Marking Scheme: Full marks will be obtained for code that:

1. does what it is supposed to do, without using solve, so that it correctly optimizes the function given on the sheet and a variety of unseen test cases.

2. is carefully commented, so that someone reviewing the code can easily tell exactly what it is for, what it is doing and how it is doing it without having read this sheet, or knowing anything else about the code. Note that easily tell implies that the comments must also be as clear and concise as possible. You should assume that the reader knows basic R, but not that they know exactly what every function in R does.

3. is well structured and laid out, so that the code itself, and its underlying logic, are easy to follow.

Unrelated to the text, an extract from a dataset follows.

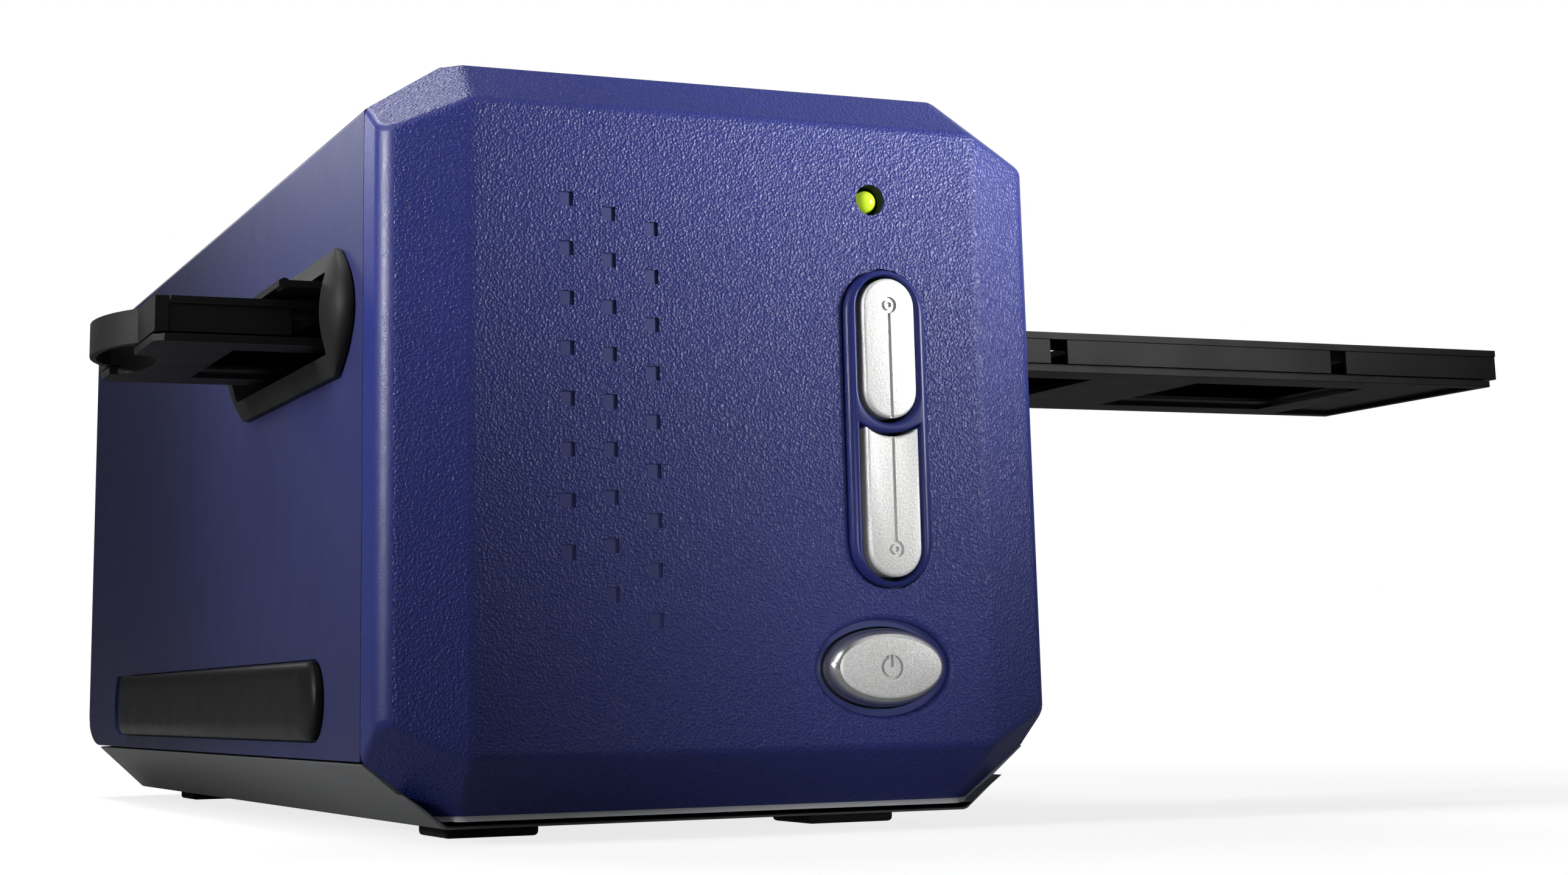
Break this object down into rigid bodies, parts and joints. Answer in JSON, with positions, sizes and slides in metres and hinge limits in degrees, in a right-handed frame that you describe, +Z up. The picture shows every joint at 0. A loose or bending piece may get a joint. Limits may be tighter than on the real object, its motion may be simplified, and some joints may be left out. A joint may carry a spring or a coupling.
{
  "type": "film negative scanner",
  "caption": "Desktop scanner for 35 mm film: a box with a chamfered blue front, buttons and a status light, and a long film holder that slides through two framed side slots.",
  "frame": {"origin": "middle of the base tray's flat underside", "axes": "+Z up, front with the buttons towards -Y, the film holder runs along X with its finger slot at -X"},
  "size_m": [0.2612, 0.2725, 0.1178],
  "materials": {
    "blue_paint": "fine leather-like grain, blue lacquer",
    "glossy_blue": "high gloss",
    "silver_paint": "fine satin metallic lacquer",
    "black_plastic": "satin moulded",
    "black_rubber": "matt",
    "satin_silver": "satin silver lacquer",
    "green_lens": "clear lens, lit yellow green",
    "board_green": "solder resist",
    "steel": "plain",
    "brass": "turned",
    "clear_glass": "polished",
    "lamp_white": "diffusing"
  },
  "bodies": {
    "frame": {"front_bezel": "blue_paint", "button_surround": "glossy_blue", "status_light": "green_lens", "button_board": "board_green", "upper_button_switch": "black_plastic", "lower_button_switch": "black_plastic", "power_switch": "black_plastic", "housing": "blue_paint", "slot_frame_left": "black_plastic", "slot_frame_right": "black_plastic", "door_pin_left": "steel", "door_spring_left": "steel", "door_pin_right": "steel", "door_spring_right": "steel", "side_pad_left": "black_rubber", "side_pad_right": "black_rubber", "base_tray": "silver_paint", "foot_front_left": "black_rubber", "foot_rear_left": "black_rubber", "foot_front_right": "black_rubber", "foot_rear_right": "black_rubber", "rear_panel": "silver_paint", "dc_jack": "black_plastic", "usb_socket": "steel", "main_board": "board_green", "chassis": "steel", "base_screw_front_left": "steel", "base_screw_rear_left": "steel", "base_screw_front_right": "steel", "base_screw_rear_right": "steel", "film_stage": "black_plastic", "light_mask": "black_plastic", "holder_detent_spring": "steel", "guide_rod_left": "steel", "guide_rod_right": "steel", "screw_bush": "brass", "stepper_motor": "steel"},
    "holder": {"holder_base": "black_plastic", "holder_frame": "black_plastic", "holder_cover": "black_plastic"},
    "upper_button": {"upper_scan_button": "satin_silver"},
    "lower_button": {"lower_scan_button": "satin_silver"},
    "power_key": {"power_button": "satin_silver"},
    "left_door": {"dust_door_left": "black_plastic"},
    "right_door": {"dust_door_right": "black_plastic"},
    "carriage": {"carriage_deck": "black_plastic", "slide_bush_front_left": "brass", "slide_bush_rear_left": "brass", "slide_bush_right": "brass", "drive_nut": "brass", "carriage_post": "black_plastic", "lamp_arm": "black_plastic", "lamp_board": "board_green", "lamp_diffuser": "lamp_white", "fold_mirror": "clear_glass", "lens_barrel": "black_plastic", "lens_glass": "clear_glass", "line_sensor": "black_plastic", "sensor_board": "board_green"},
    "screw": {"lead_screw": "steel"}
  },
  "joints": [
    {"name": "holder_slide", "type": "slide", "parent": "frame", "child": "holder", "axis": [1, 0, 0], "range_m": [-0.235, 0.155]},
    {"name": "upper_button_press", "type": "slide", "parent": "frame", "child": "upper_button", "axis": [0, 1, 0], "range_m": [0, 0.0008], "stiffness_N_per_m": 1500},
    {"name": "lower_button_press", "type": "slide", "parent": "frame", "child": "lower_button", "axis": [0, 1, 0], "range_m": [0, 0.0008], "stiffness_N_per_m": 1500},
    {"name": "power_button_press", "type": "slide", "parent": "frame", "child": "power_key", "axis": [0, 1, 0], "range_m": [0, 0.0008], "stiffness_N_per_m": 1500},
    {"name": "left_door_hinge", "type": "hinge", "parent": "frame", "child": "left_door", "pos_m": [-0.052, -0.077, 0.0827], "axis": [0, 1, 0], "range_deg": [0, 8], "stiffness_Nm_per_rad": 0.002, "springref_deg": -84.8},
    {"name": "right_door_hinge", "type": "hinge", "parent": "frame", "child": "right_door", "pos_m": [0.052, -0.077, 0.0827], "axis": [0, 1, 0], "range_deg": [0, 8], "stiffness_Nm_per_rad": 0.002, "springref_deg": -84.8},
    {"name": "carriage_slide", "type": "slide", "parent": "frame", "child": "carriage", "axis": [0, 1, 0], "range_m": [0, 0.03]},
    {"name": "lead_screw_spin", "type": "hinge", "parent": "frame", "child": "screw", "pos_m": [-0.022, -0.01, 0.032], "axis": [0, 1, 0], "range_deg": [0, 1801]}
  ],
  "couplings": [
    {"joint": "lead_screw_spin", "follows": "carriage_slide", "rad_per_m": 1047.2}
  ]
}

4. is efficiently coded, with matrix operations in particular coded to take the minimum leading order cost possible. e.g. code that could easily be done in O(n2 ) operations should not be coded to take O(n3 ), for n × n matrices.

5. was prepared collaboratively using git and github in a group of 3.

6. contains no evidence of having been copied, in whole or in part, from other students on this course, students at other universities (there are now tools to help detect this, including internationally), previous students, online sources etc.

7. includes the comment stating team member contributions.

Highest marks will be awarded for concise, efficient, well structured, well commented code behaving according to the specification. Individual marks may be adjusted within groups if contributions are widely different.